What If 1,000x Earnings Was a Bargain?


Here's your weekly helping of interesting investing information and insights.

Opinion

The P/E ratio has probably scared more investors out of more great companies than any bear market ever has.

It’s happened to all of us, and this will 100% shift your mindset.

And if you have no idea what the hell a P/E ratio is, it's actually pretty simple.

A P/E of 15 means you're paying $15 for every $1 a company earns. The market's historical average is around 15-20x. So when something shoots way above that, people think it’s “too expensive”.

But here's the dirty little secret — the P/E only tells you about the past and nothing about the future.

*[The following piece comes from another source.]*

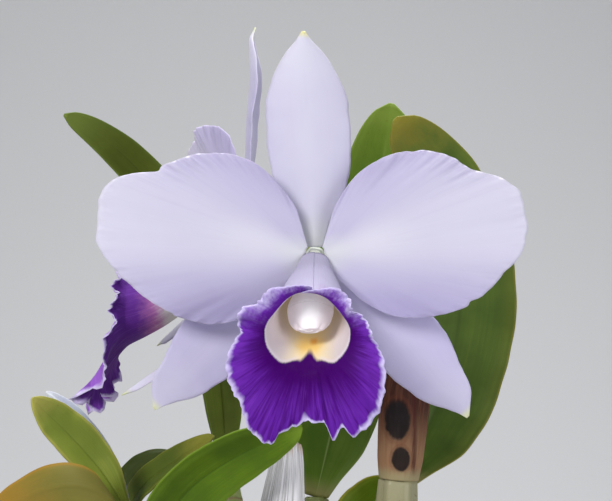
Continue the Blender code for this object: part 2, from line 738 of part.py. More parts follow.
def lip_place(droop, size):
    """The lip: rolled round the column at its base, then flared into side lobes and a split midlobe."""
    crown, floor, half = (column_of(LIP_TUBE, number) for number in (1, 2, 3))
    hang, lean_out, ruffle = droop

    def tube_ring(forward, way, step_out):
        top = value_on(crown, forward)
        low = value_on(floor, forward)
        wide = value_on(half, forward) + step_out
        tall = (top - low) / 2 + step_out
        return Vector((math.sin(way) * wide, (top + low) / 2 - math.cos(way) * tall, forward))

    def place(across, along):
        spare = between(-LIP_SLIT, LIP_OVERLAP, eased(0.2, 0.5, along))
        degrees = across * (180 + spare)
        way = math.radians(degrees)
        lap = LIP_LAP_OVER if across < 0 else -LIP_LAP_UNDER
        lap *= eased(120, 178, abs(degrees)) * eased(0.02, 0.2, along) * (1 + 0.5 * eased(0.5, 0.9, along))
        mouth = LIP_TUBE[-1][0]
        if along <= LIP_MOUTH:
            spot = tube_ring(between(LIP_TUBE[0][0], mouth, along / LIP_MOUTH), way, lap)
        else:
            part = (along - LIP_MOUTH) / (1 - LIP_MOUTH)
            inner = tube_ring(mouth, way, lap)
            midlobe = 1 - eased(*LIP_MIDLOBE, abs(degrees))
            reach = value_on(LIP_REACH, degrees) + lap + hang * midlobe
            edge_forward = value_on(LIP_FORWARD, abs(degrees)) + lean_out * midlobe
            edge = Vector((math.sin(way) * reach, LIP_MIDDLE - math.cos(way) * reach, edge_forward))
            knee = inner.lerp(edge, 0.35)
            knee.z = between(mouth, edge_forward, 0.85)
            spot = inner * (1 - part) ** 2 + knee * 2 * part * (1 - part) + edge * part**2
            frill = LIP_FRILL * part**2 + ruffle * midlobe * part**6
            frill *= 1 - 0.75 * eased(120, 165, abs(degrees))
            spot.z += frill * math.sin(math.radians(degrees) * LIP_FRILLS)
        return flower_point(spot.x + LIP_DRIFT * spot.z, spot.y, spot.z, size)

    return place


def column_place(start, end, size):
    """A stretch of the column and its cap: a club that bends down and widens to a hood."""
    height, wide, thick = (column_of(COLUMN, number) for number in (1, 2, 3))
    first = COLUMN[0][0]
    last = COLUMN[-1][0]

    def place(turn, along):
        part = between(start, end, along)
        forward = between(first, last, part)
        before = max(forward - 0.1, first)
        after = min(forward + 0.1, last)
        slope = (value_on(height, after) - value_on(height, before)) / (after - before)
        lean = math.atan(slope) * eased(0, 0.3, part)
        right = math.cos(turn) * value_on(wide, forward) + LIP_DRIFT * forward
        rise = math.sin(turn) * value_on(thick, forward)
        up = value_on(height, forward) + rise * math.cos(lean)
        return flower_point(right, up, forward - rise * math.sin(lean), size)

    return place


def build_bloom(name, collection, materials):
    """One bloom's eight pieces, parented to an empty at the flower's middle."""
    bloom = BLOOMS[name]
    size = bloom["size"]
    home = bpy.data.objects.new(name, None)
    home.location = Vector(bloom["middle"]) * MM
    home.rotation_euler.z = math.radians(bloom["facing"])
    collection.objects.link(home)
    curls = bloom["sepal_curls"]
    blades = [("sepal_top", 4, 12, dorsal_place(*bloom["sepal_top"], size), "sepal")]
    sides = (("left", -1, LATERAL_ANGLE_LEFT), ("right", 1, LATERAL_ANGLE_RIGHT))
    for number, (side, hand, angle) in enumerate(sides):
        reach, swing, lift, bend = (
            bloom[kind][number] for kind in ("petal_reach", "petal_swing", "petal_lift", "bend")
        )
        petal = petal_place(hand, reach, swing, lift, bend, size)
        sepal = ribbon_place(*curls[number], size) if curls else lateral_place(hand, angle, size)
        blades.append((f"petal_{side}", 18, 6, petal, "petal"))
        blades.append((f"sepal_{side}", 4, 12, sepal, "sepal"))
    made = [
        sheet(f"{name}_{piece}", across, along, place, TEPAL_THICKNESS, collection, materials[colour])
        for piece, across, along, place, colour in blades
    ]
    made.append(
        sheet(f"{name}_lip", *bloom["lip_grid"], lip_place(bloom["lip_droop"], size), LIP_THICKNESS,
              collection, materials["lip"])
    )
    for piece, start, end, steps in (("column", 0, COLUMN_END, 6), ("anther_cap", CAP_FROM, 1, 3)):
        place = column_place(start, end, size)
        made.append(loft(f"{name}_{piece}", 14, steps, place, collection, materials["column"]))
    for piece in made:
        piece.parent = home


def ovary_path(name):
    """From the knob in the flower's middle, back along its axis and round to the fork of the stem."""
    bloom = BLOOMS[name]
    middle = Vector(bloom["middle"])
    back = Matrix.Rotation(math.radians(bloom["facing"]), 3, "Z") @ Vector((0, 1, 0))
    fork = Vector(STEM_FORK) - Vector((0, 0, bloom["joins"]))
    straight = [middle + back * far * bloom["size"] for far in (-1.5, 2.8, 5, 14)]
    bend = straight[-1].lerp(fork, 0.45) + Vector((0, 0, 5)) + back * 4
    return straight + smooth_path([middle + back * 20 + Vector((0, 0, -1)), bend, fork], 3)


def build_stem(collection, material):
    """The flower stem: a stalk that forks into two pedicels, each ending in an ovary and a knob."""
    stalk = smooth_path(STALK, 4)
    stem = tube("flower_stem", stalk, [STALK_RADIUS] * len(stalk), 8, collection, material)
    branches = []
    for name in BLOOMS:
        path = ovary_path(name)
        radii = [KNOB_RADIUS, KNOB_RADIUS, OVARY_RADIUS, OVARY_RADIUS]
        radii += [between(OVARY_RADIUS, PEDICEL_RADIUS, min(1, i / 3)) for i in range(len(path) - 4)]
        branches.append(tube(f"{name} ovary", path, radii, 8, collection, material))
    join_by_union(stem, branches)
    return stem


def make_materials():
    return {
        "clay": new_material("terracotta", (0.42, 0.17, 0.09), 0.85),
        "bark": new_material("fir bark", (0.14, 0.07, 0.035), 0.9),
        "rhizome": new_material("rhizome and roots", (0.3, 0.31, 0.18), 0.7),
        "bulb": new_material("pseudobulb skin", (0.24, 0.32, 0.11), 0.45),
        "dry white sheath": new_material("dry white sheath", (0.55, 0.55, 0.55), 0.8),
        "reddish sheath": new_material("reddish sheath", (0.26, 0.12, 0.08), 0.75),
        "spathe": new_material("brown spathe", (0.16, 0.07, 0.035), 0.6),
        "leaf": new_material("leaf", (0.09, 0.19, 0.03), 0.4),
        "stem": new_material("flower stem", (0.3, 0.36, 0.17), 0.5),
        "petal": new_material("petal", (0.7, 0.66, 0.86), 0.5),
        "sepal": new_material("sepal", (0.68, 0.65, 0.84), 0.5),
        "lip": new_material("purple lip", (0.13, 0.01, 0.3), 0.55),
        "column": new_material("column", (0.85, 0.79, 0.76), 0.4),
    }


def main():
    clear_scene()
    orchid = new_collection("cattleya orchid")
    cutters = new_collection("cutters")
    materials = make_materials()
    build_pot(orchid, cutters, materials["clay"])
    build_rhizome(orchid, materials["rhizome"])
    build_bark(orchid, materials["bark"])
    for name in BULBS:
        build_bulb(name, orchid, materials["bulb"])
    for name in SHEATHS:
        build_sheath(name, orchid, materials)
    build_spathe(orchid, materials["spathe"])
    for name in LEAVES:
        build_leaf(name, orchid, materials["leaf"])
    build_stem(orchid, materials["stem"])
    for name in BLOOMS:
        build_bloom(name, orchid, materials)


main()
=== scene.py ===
# %% [markdown]
# # A cattleya orchid in its clay pot
# The plant is a compact cattleya. Its main bloom is flat and pale lavender, with a frilled purple lip. A
# second bloom behind it is seen from its side. Thick leaves stand on slim, swollen stems called
# pseudobulbs.
#
# The plain solids of every piece are loaded first. Each blade, stem and chip is then made again over its
# solid with finer curves, and gets a finish built from nodes. Lengths are millimetres until a mesh is
# made.

import json
import math
import random

import bmesh
import bpy
import numpy as np
from mathutils import Matrix, Vector

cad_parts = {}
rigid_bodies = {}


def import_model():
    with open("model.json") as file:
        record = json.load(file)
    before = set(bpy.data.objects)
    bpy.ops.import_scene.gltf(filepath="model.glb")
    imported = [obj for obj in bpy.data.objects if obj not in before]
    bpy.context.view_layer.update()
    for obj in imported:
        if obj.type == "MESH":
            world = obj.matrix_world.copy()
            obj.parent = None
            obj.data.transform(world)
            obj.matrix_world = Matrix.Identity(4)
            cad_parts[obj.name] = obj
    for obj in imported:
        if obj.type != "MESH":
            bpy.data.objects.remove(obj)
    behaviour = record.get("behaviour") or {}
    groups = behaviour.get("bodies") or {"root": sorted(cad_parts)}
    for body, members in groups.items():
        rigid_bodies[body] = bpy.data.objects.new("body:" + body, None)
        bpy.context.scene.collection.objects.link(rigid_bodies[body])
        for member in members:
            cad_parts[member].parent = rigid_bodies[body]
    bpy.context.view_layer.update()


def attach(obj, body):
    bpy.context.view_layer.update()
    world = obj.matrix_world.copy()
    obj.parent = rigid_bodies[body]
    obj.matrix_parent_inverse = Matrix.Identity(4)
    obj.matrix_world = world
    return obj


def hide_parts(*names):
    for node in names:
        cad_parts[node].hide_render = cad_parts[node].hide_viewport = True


MM = 0.001
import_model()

# %% [markdown]
# ## Camera
# The photograph was taken level with the blooms and from close by. How near is judged from how much
# larger the main bloom looks than the leaves behind it, so the camera stands 435 mm in front of it, and a
# 100 mm lens frames it as the photograph does. A longer lens from farther away could frame the bloom
# alike, but it would flatten the depth between the two blooms.

# %% Camera
CAMERA_PLACE = (4, -475, 245)
view = bpy.data.cameras.new("photo_camera")
view.lens = 100
view.sensor_width = 36
view.clip_end = 20
camera = bpy.data.objects.new("photo_camera", view)
camera.location = Vector(CAMERA_PLACE) * MM
camera.rotation_euler = (math.radians(90), 0, 0)
bpy.context.scene.collection.objects.link(camera)
bpy.context.scene.camera = camera
bpy.context.scene.view_settings.view_transform = "Standard"
print("camera", CAMERA_PLACE, "lens", view.lens)

# %% [markdown]
# ## Values that can be written as sums
# A finish is a small chain of nodes. Wrapping a socket in a class with plus, minus and times makes the
# chain read like the sum that it is. Numbers go through Math nodes, and colours through Mix and Vector
# Math.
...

So the only question that actually matters isn't "Is this expensive today?" It's "Will this company be worth more in 10 years?"

But most investors never ask that question.

We miss some of the greatest companies of our lifetime while waiting for a "better price" that never comes.

I’ve made that mistake a few dozen times!

Check out this crazy P/E story about Google (now Alphabet), which went public in 2004 at 207x earnings.

Many experts called it overpriced and advised staying away.

But what if you ignored them — and paid 1,000x earnings? Nearly 5x the already "nosebleed" IPO price?

Your $10,000 would be worth over $300,000 today!

The valuation wasn't the risk. Missing the company was.

But what about our beloved Oracle of Omaha and his favorite sugar water company?

Warren Buffett first bought Coca-Cola (KO) in 1988 at a fair price.

The business kept growing, and the stock soared. By 1998, the P/E hit 50x — what Buffett himself called a "very silly price," and later admitted he probably should have sold.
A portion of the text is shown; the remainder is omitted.